Coupled-channels Faddeev AGS calculation of K⁻ppn and K⁻ppp quasi-bound states

Using separable $\bar{K}N-\pi\Sigma$ potentials in the Faddeev equations, we calculated the binding energies and widths of the $K^{-}pp$, $K^{-}ppn$ and $K^{-}ppp$ quasi-bound states on the basis of three- and four-body Alt-Grassberger-Sandhas equations in the momentum representation.
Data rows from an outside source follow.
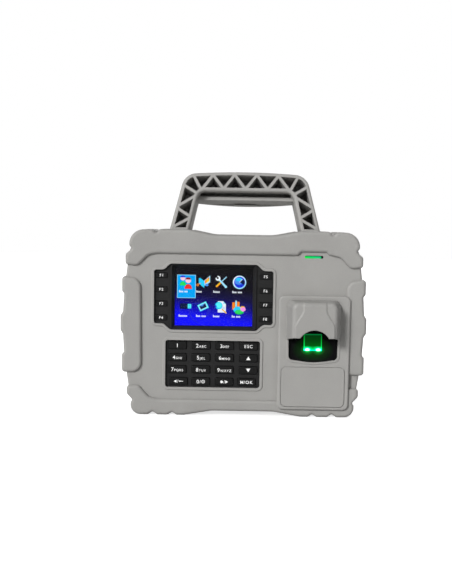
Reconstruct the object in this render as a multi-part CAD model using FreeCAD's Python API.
"""Portable fingerprint terminal with a carrying handle, one STEP file per piece.

Axes: +X to the right seen from the front, the face looks along -Y, +Z up.
Outlines are drawn in the XZ plane about the middle of the body, and depths are
measured from the face of the front housing, positive towards the back.  Every
piece is moved to the final frame, whose origin is under the middle of the
bounding box, when it is exported.
"""
import FreeCAD, Part
import math
import os

from FreeCAD import Vector

# ---- driving dimensions, millimetres and degrees -------------------------
MID_HEIGHT = 83.4        # middle of the body above the surface it stands on
FACE_Y = -19.35          # place of the housing face in the final frame
BODY_DEPTH = 52.0        # housing face to housing back
PARTING = 14.0           # depth where the front and rear housings meet
WALL = 3.0               # housing wall
RUBBER = 3.0             # how far the bumpers stand proud, all round
RUBBER_EDGE = 2.8        # radius of the bumpers' front and back edges
KEY_TRAVEL = 0.9
CLEARANCE = 0.35         # gap round every key and cover

HANDLE_LEAN = 13.0       # backward lean of the handle at rest
PIVOT_DEPTH = 33.0
PIVOT_HEIGHT = 69.0
PIN_RADIUS = 3.0
HANDLE_HALF_DEPTH = 15.5
RAIL = 3.2               # rims of the handle's ribbed band
STRUT = 2.5
WEB = (8.5, 11.5)        # web between the deep front pockets and the shallow rear ones

CORE_RIGHT = [(101.6, 77.0, 18), (106.6, 36.0, 40), (106.6, -36.0, 40), (100.6, -76.2, 16)]
TOP_EDGE = [
    (27.0, 79.8, 40), (50.0, 84.2, 25), (76.2, 84.2, 2.6), (78.7, 80.6, 1.6),
    (82.0, 83.8, 3.0), (102.9, 83.8, 13), (102.9, 69.6, 2.6), (100.6, 66.6, 1.6),
    (106.3, 61.5, 4.0), (106.3, 52.4, 3.0), (95.0, 51.2, 7.0), (86.0, 60.8, 8.0),
]
TOP_STEP_PLAIN = [(78.5, 62.5, 6.0)]
TOP_STEP_LIGHT = [(78.5, 62.6, 4.0), (75.4, 63.2, 3.0), (73.0, 65.8, 2.4), (51.0, 65.8, 2.4), (47.6, 62.5, 3.0)]
FLOOR = -MID_HEIGHT
BOTTOM_EDGE = [
    (28.0, -79.1, 30), (53.0, FLOOR, 4.0), (59.5, FLOOR, 3.0), (63.5, -80.9, 1.8),
    (67.5, FLOOR, 3.0), (77.0, FLOOR, 3.0), (81.3, -80.5, 1.8), (85.3, FLOOR, 3.0),
    (101.2, FLOOR, 9.0), (101.2, -72.6, 2.4), (99.6, -70.0, 1.6), (104.8, -64.5, 4.0),
    (104.8, -56.9, 3.0), (93.8, -56.3, 5.0), (85.0, -66.6, 8.0), (77.0, -68.9, 6.0),
]
SIDE_PAD = [
    (109.2, 42.3, 3.0), (109.2, 28.6, 2.2), (107.3, 26.4, 2.0), (108.3, 10.0, 3.0),
    (110.5, 6.6, 2.2), (110.5, -6.6, 2.2), (108.3, -10.0, 3.0), (107.3, -26.4, 2.0),
    (109.2, -28.6, 2.2), (109.2, -44.6, 3.0), (91.2, -45.0, 9.0), (92.0, 39.6, 9.0),
]

SCREEN_MIDDLE = (-27.2, 24.0)            # middle of the display window, x and z
DISPLAY_SIZE = (70.1, 52.6)              # lit area of a 3.5 inch display
SCREEN_HALF = (38.8, 29.8)               # main part of the display window
EAR_HALF = (53.5, 24.3)                  # window with the side key panels
EAR_CURVE = 6.0                          # S-curve between the two
SIDE_KEY_SIZE = (10.4, 4.7)
SIDE_KEY_COLUMNS = (-74.2, 19.4)
SIDE_KEY_TOP = 43.2
SIDE_KEY_PITCH = 12.75

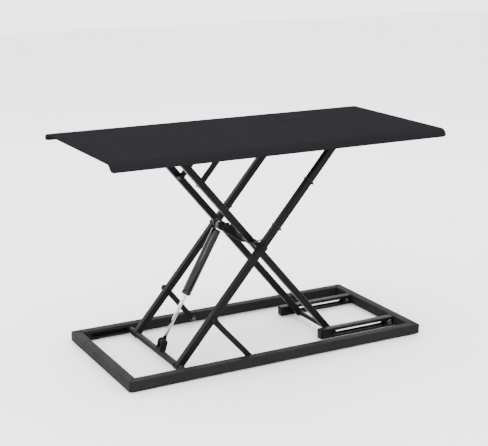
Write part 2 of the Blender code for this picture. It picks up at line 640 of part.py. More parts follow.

One- and two-pole version of $\bar{K}N-\pi\Sigma$ interaction are considered and the dependence of the resulting few-body energy on the two-body $\bar{K}N-\pi\Sigma$ potential was investigated. The $s$-wave [3+1] and [2+2] sub-amplitudes are obtained by using the Hilbert-Schmidt expansion procedure for the integral kernels. As a result, we found a four-body resonance of the $K^{-}ppn$ and $K^{-}ppp$ quasi-bound states with a binding energy in the range $B_{K^{-}ppn}\sim{55-70}$ and $B_{K^{-}ppp}\sim{90-100}$ MeV, respectively. The calculations yielded full width of $\Gamma_{K^{-}ppn}\sim{16-20}$ and $\Gamma_{K^{-}ppp}\sim{7-20}$ MeV.